Among the requirements is that candidates 'must be pastors who are close to their people'. This is the foundation upon which the search for a new bishop must be laid. Unfortunately, the Nigerian bishops have over the decades blatantly flouted this rule and still want to continue with it. This is why they are jittery, having found themselves in a very tight corner they don't know how to wriggle out. As I said in my previous comment, the fact that the Pope stressed on 'pastors who are close to their people' as the ultimate qualifier, shows that the appointment of Bishop Okpaleke for Ahiara Diocese was completely flawed. Whoever put him forward acted in error.

Back to the issue of ordination. Cardinal John Onaiyekan was appointed to perform pastoral duties in Ahiara until a new bishop is installed. One of such duties is the ordination of members of the clergy. From all indications, it is obvious that the cardinal has relegated those duties and instead joined the fray of the bishops in Onithsa Ecclesiastical Province who are bent on subduing Ahiara. They are sitting on the neck of Ahiara people. The cardinal has not hidden his personal bias against Ahiara. He had lambasted the faithful there during the last Easter celebration before he was appointed the administrator. Evidently, the appointment gave him the opportunity to now accomplish his vendetta. If the cardinal wanted to resolve the crisis in Ahiara, he would have done it since six months he was appointed. Instead, he appears to be weak and unwilling to do the rightful.

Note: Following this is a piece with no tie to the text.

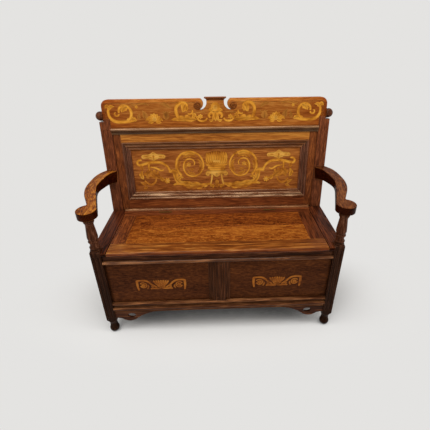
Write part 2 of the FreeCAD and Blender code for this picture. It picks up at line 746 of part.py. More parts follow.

I would like to state that the refusal to ordain priests and bishops of Ahiara extraction amounts to spiritual warfare on the people. The entire Catholic Church stands to lose. Whereas the harsh social and economic condition in the country is telling on Nigerians; to add spiritual tyranny to it is in a way diabolical. There is no blessing in doing that. The excuse being offered by Cardinal Onaiyekan that he can't ordain priests he didn't know is flawed. The cardinal does not need to know the candidates for ordination. Catholics worldwide know that bishops ordain priests that are presented to them for that purpose by recognized seminaries of the Church. During his papal visit to Nigeria, Pope John Paul II ordained priests he didn't know. So, what is Cardinal Onaiyekan insinuating?

Last September, the Catholic bishops at their 2013 plenary meeting in Oturkpo, Benue State, expressed concern over the protracted strike by lecturers in public universities Nigeria. While the bishops were worried about the plight of millions of students wasting at home, they failed to tell the world that they were also sitting on the neck of seminarians from Ahiara Diocese who have completed their priestly studies and are due for ordination. That is double standards on the part of the bishops.

It is unfortunate that the Ugandan born Papal Nuncio to Nigeria, Archbishop Augustine Kasujja, who is in a position to resolve the Ahiara crisis, has not helped matters. Archbishop Kasujja is the first black papal Ambassador. He has been priest for over 40 years and bishop for over fifteen years. Apart from Uganda, his home country, he has served in nine other countries as apostolic nuncio and has generally maintained good record. It is unfortunate that his latest appointment to Nigeria may tarnish his reputation in the light of his direct involvement in supporting the injustice done to Ahiara. He should not allow the Nigerian corruption to mar his career.

The bishops are reportedly afraid that reversing their unjust decision on Okpaleke to give Ahiara a bishop close to the people will cause revolt across many dioceses in Nigeria. If that be the case, so be it. The church will gain and not the clique perpetrating the injustice. The bishops know that over the years, they have sown the wind by allowing cronyism and favouritism to dictate who is made bishop. Now that the bubble has burst in Ahiara, let those that have been cheated over the years demand for justice. It is better to right the wrong now than to continue covering up what is a potential threat to the church in Nigeria. Bishop Okpaleke should learn the lesson of the Sword of Damocles. It would be better for him to remain what he was peacefully than get embroiled in a crisis that will hunt him forever.